— The request —
Pull every "from" line out of the data below.

★ ★ ★ ★ ★

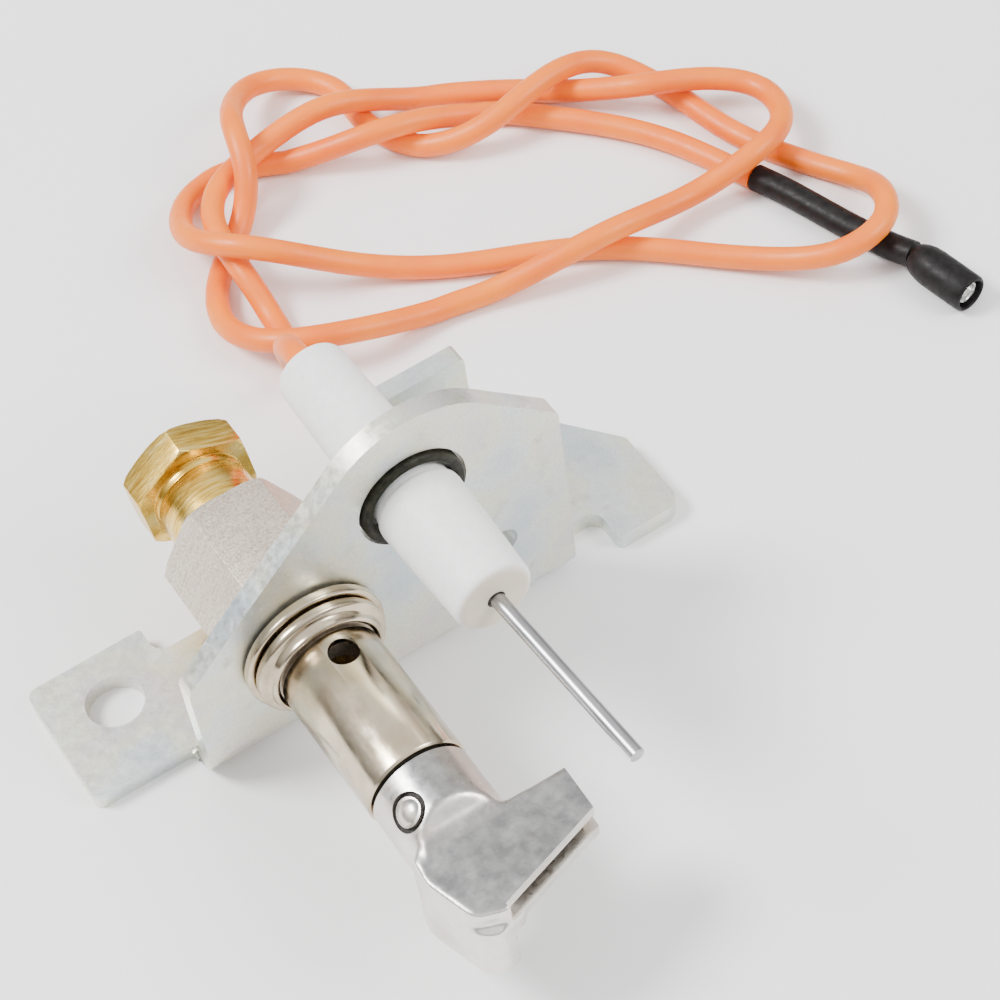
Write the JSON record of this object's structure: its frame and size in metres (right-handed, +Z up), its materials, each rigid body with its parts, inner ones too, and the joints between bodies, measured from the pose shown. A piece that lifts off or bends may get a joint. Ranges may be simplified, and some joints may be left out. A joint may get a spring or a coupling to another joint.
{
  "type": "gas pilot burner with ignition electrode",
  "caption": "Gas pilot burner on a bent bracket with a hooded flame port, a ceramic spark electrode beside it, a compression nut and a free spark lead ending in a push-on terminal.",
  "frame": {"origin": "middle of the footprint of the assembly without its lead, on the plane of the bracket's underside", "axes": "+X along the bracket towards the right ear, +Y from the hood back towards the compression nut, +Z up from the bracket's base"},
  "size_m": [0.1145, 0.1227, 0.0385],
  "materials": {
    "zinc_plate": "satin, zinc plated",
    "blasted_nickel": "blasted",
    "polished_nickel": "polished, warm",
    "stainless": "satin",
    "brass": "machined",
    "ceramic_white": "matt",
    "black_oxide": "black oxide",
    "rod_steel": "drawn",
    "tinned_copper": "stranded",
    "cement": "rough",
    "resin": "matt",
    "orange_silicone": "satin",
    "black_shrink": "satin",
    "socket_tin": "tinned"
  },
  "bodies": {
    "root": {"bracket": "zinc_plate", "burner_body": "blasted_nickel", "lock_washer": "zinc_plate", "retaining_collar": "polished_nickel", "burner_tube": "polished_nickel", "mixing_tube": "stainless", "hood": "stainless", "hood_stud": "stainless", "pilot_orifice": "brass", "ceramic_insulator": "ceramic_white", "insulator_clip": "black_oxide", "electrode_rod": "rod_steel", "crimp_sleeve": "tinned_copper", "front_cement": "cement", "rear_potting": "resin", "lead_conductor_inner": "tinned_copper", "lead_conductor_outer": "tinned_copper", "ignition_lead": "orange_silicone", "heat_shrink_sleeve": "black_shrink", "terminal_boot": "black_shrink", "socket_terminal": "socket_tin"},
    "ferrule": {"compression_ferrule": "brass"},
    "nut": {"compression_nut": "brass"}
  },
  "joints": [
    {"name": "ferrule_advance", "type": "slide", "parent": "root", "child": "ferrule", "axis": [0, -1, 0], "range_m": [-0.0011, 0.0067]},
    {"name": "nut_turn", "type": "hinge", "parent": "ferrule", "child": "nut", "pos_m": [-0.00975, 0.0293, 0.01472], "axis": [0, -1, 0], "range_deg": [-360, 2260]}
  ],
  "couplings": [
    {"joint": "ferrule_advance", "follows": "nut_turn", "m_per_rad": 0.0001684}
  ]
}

★ ★ ★ ★ ★

— Response below —
Write the JSON record of this object's structure: its frame and size in metres (right-handed, +Z up), its materials, each rigid body with its parts, inner ones too, and the joints between bodies, measured from the pose shown. A piece that lifts off or bends may get a joint. Ranges may be simplified, and some joints may be left out. A joint may get a spring or a coupling to another joint.
  "frame": {"origin": "middle of the footprint of the assembly without its lead, on the plane of the bracket's underside", "axes": "+X along the bracket towards the right ear, +Y from the hood back towards the compression nut, +Z up from the bracket's base"},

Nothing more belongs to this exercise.